To see how well the model fits we can add the fitted values the plot of the data above1.
pred_tps <- predict(fit)
# add predicted and true values
df <- df %>%
mutate(true_z = y + x^2 + y^2 - x*y - x^2*y) %>%
mutate(fitted_z = as.vector(pred_tps))
# to get a surface and points on the same plot
wire_cloud <- function(x, y, z, point_z, ...){
panel.wireframe(x, y, z, ...)
panel.cloud(x, y, point_z, ...)
}
# with the data as above
wireframe(z ~ x*y, data = df,
panel = wire_cloud, point_z = df$fitted_z,
pch = 16)
This looks like a dangerously good fit. It’s hard to see any difference between the data (the surface) and the fitted values (the points). Let’s see how the fitted values compare to the true function.
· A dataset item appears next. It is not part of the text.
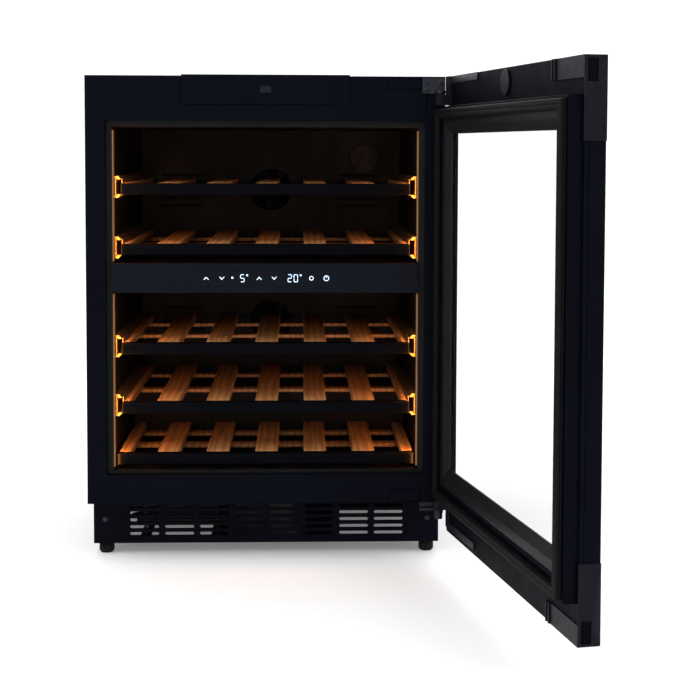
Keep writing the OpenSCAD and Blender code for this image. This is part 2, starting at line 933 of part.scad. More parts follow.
module door_skin() {
    color("#0d1015")
        door_place()
            ring(half_w, door_bottom, cabinet_height, half_w - skin_open_inset, glass_bottom - skin_open_z,
                glass_top + 10, y_skin - skin_thickness, y_skin);
}

module handle_rail() {
    color("#0f1218")
        door_place()
            box(-half_w, -half_w + rail_width, y_skin - rail_depth, y_skin - skin_thickness, door_bottom,
                cabinet_height);
}

module corner_brackets() {
    t = 1.5;
    color("#2b3038")
        door_place()
            for (e = [0, 1]) {
                z0 = e == 0 ? door_bottom : cabinet_height - 109;
                leg = e == 0 ? door_bottom : cabinet_height - 29;
                slot = e == 0 ? door_bottom + 4 : cabinet_height - 34;
                difference() {
                    box(-half_w - t, -half_w, y_skin - rail_depth, y_skin + t, z0, z0 + 109);
                    box(-half_w - t - cut, -half_w + cut, y_skin - 17, y_skin - 3, slot, slot + 30);
                }
                box(-half_w, -half_w + 114, y_skin, y_skin + t, leg, leg + 29);
                for (x = [98, 108])
                    box(-half_w + x, -half_w + x + 3, y_skin + t, y_skin + t + 2.5, leg, leg + 29);
            }
}

module inner_frame() {
    color("#141820")
        door_place()
            ring(half_w - inner_frame_inset, inner_bottom, inner_top,
                half_w - inner_frame_inset - inner_frame_bar, bead_bottom, bead_top, y_skin,
                y_skin + inner_frame_thickness);
}

module glass_panes() {
    t = pane_thickness;
    color("#9fb4bd", 0.35)
        door_place() {
            for (y = [0, t + pane_gap])
                box(-pane_half, pane_half, y_skin + y, y_skin + y + t, bead_bottom + fit_gap,
                    bead_top - fit_gap);
            ring(pane_half, bead_bottom + fit_gap, bead_top - fit_gap, glass_half + 6, glass_bottom - 6,
                glass_top + 6, y_skin + t, y_skin + t + pane_gap);
        }
}

module glass_bead() {
    w0 = 2 * pane_thickness + pane_gap;
    step = (inner_frame_thickness - w0) / 3;
    color("#3a3f47")
        door_place()
            for (k = [0:2])
                ring(half_w - inner_frame_inset - inner_frame_bar, bead_bottom, bead_top,
                    glass_half + 8 * k, glass_bottom - 8 * k, glass_top + 6 * k,
                    y_skin + w0 + k * step, y_skin + w0 + (k + 1) * step);
}

module door_gasket() {
    hx = half_w - pin_inset_x;
    y0 = y_skin + inner_frame_thickness;
    color("#0a0a0b")
        door_place()
            ring(hx, inner_bottom + 4, inner_top - 4, hx - gasket_width, inner_bottom + 4 + gasket_width,
                inner_top - 4 - gasket_width, y0, y0 + gasket_height);
}

module door_hinges() {
    color("#6f747b")
        door_place()
            difference() {
                union() {
                    box(pin_x - 8, half_w - 0.5, y_skin, y_skin + 25, inner_top + 2, inner_top + 20);
                    box(pin_x - 8, half_w - 0.5, y_skin, y_skin + hinge_end, inner_top + 2, cabinet_height);
                    box(half_w - 155, half_w - 0.5, y_skin, y_skin + 2, cabinet_height - 12, cabinet_height);
                    box(pin_x - 8, half_w - 0.5, y_skin, y_skin + 25, base_height - 9, inner_bottom - 2);
                    box(pin_x - 8, half_w - 0.5, y_skin, y_skin + 2, base_height - 40, inner_bottom - 2);
                    box(half_w - 155, half_w - 0.5, y_skin, y_skin + 2, base_height - 40, base_height - 28);
                }
                drill_z(pin_x, pin_y, door_bottom, cabinet_height, pin_radius + pin_clearance);
            }
}

module strike_plate() {
    color("#23272e")
        door_place()
            drill_y(8, y_skin, y_skin + 3, pusher_z, 19);
}

front_frame();
outer_wrap();
back_panel();
body_floor();
inner_liner();
foam_insulation();
base_tray();
plinth_grille();
foot_front_left();
foot_front_right();
foot_rear_left();
foot_rear_right();
foot_nuts();
opener_housing();
opener_pusher();
hinge_bracket_top();
hinge_bracket_bottom();
hinge_washer();
hinge_covers();
cabinet_screws();
zone_divider();
control_bezel();
display_lens();
touch_icons();
light_strips();
slide_outers();
slide_middle_1();
slide_middle_2();
slide_middle_3();
slide_middle_4();
shelf_frame_1();
shelf_frame_2();
shelf_frame_3();
shelf_frame_4();
shelf_frame_5();
shelf_slats_1();
shelf_slats_2();
shelf_slats_3();
shelf_slats_4();
shelf_slats_5();
air_covers();
fan_upper();
fan_lower();
charcoal_filter();
compressor();
compressor_feet();
condenser();
condenser_fan();
fan_shroud();
rear_guard();
power_inlet();
door_skin();
handle_rail();
corner_brackets();
inner_frame();
glass_panes();
glass_bead();
door_gasket();
door_hinges();
strike_plate();
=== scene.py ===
import json
import math

import bmesh
import bpy
from mathutils import Matrix, Vector


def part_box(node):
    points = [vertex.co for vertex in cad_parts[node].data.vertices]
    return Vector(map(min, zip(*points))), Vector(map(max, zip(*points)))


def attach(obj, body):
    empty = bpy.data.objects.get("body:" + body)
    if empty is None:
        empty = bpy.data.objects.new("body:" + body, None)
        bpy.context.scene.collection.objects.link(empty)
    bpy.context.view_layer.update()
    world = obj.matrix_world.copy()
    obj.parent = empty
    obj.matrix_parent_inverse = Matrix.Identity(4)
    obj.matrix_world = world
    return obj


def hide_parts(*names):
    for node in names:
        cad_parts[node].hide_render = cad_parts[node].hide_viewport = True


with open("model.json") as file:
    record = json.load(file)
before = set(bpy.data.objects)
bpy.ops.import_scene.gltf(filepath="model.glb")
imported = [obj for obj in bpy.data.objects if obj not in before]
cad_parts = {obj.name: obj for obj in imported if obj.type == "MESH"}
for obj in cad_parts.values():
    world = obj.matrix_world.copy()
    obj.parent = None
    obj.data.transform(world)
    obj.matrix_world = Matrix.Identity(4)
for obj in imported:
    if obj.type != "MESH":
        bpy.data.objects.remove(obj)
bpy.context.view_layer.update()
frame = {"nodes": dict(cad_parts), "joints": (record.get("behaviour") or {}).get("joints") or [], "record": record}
nodes = frame["nodes"]
SLOT = {p["node"]: p["material_slot"] for p in frame["record"]["subparts"]}

# The door is drawn shut and then turned about its pin to the pose of the frame
HINGE = next(j for j in frame["joints"] if j["name"] == "door_hinge")
PIN = Vector(HINGE["pos_m"][:2] + [0.0])
OPEN = math.radians(-HINGE["range_deg"][0])
TO_OPEN = Matrix.Translation(PIN) @ Matrix.Rotation(OPEN, 4, "Z") @ Matrix.Translation(-PIN)
TO_SHUT = TO_OPEN.inverted()

# ---------------------------------------------------------------- materials

NOISE_LOW, NOISE_HIGH = 0.3, 0.7  # most of a noise texture's values lie between these
LED_SET_IN = 0.00125  # from a strip's outer side to the middle of its face
LED_X = max(v.co.x for v in nodes["light_strips"].data.vertices) - LED_SET_IN
LED_LIT, LED_DULL = 0.0006, 0.0019  # the lit line's half width, and where the glow has faded out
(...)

wireframe(true_z ~ x*y, data = df,
panel = wire_cloud, point_z = df$fitted_z,
pch = 16)
OK, now we can see the gaps.
For curiosity, we’ll take this one step further and see how the thin plate spline compares to a random forest. We won’t do anything fancy and just use the default values
library(randomForest)
fit_rf <- randomForest(z ~ x + y, df)
pred_rf <- predict(fit_rf)
df <- df %>%
mutate(fitted_rf = pred_rf)
wireframe(z ~ x*y, data = df,
panel = wire_cloud, point_z = df$fitted_rf,
pch = 16)
wireframe(true_z ~ x*y, data = df,
panel = wire_cloud, point_z = df$fitted_rf,
pch = 16)
It’s pretty obvious from the plots that the thin plate spline is a better fit than the random forest. This probably has something to do with the fact that the true function is a polynomial and splines are polynomials at heart.
That’s it for thin plate splines. Next we will look at multivariate adaptive regression splines (MARS) and then finish of this section of nonlinear models with generalized additive models before moving on to nonlinear time series.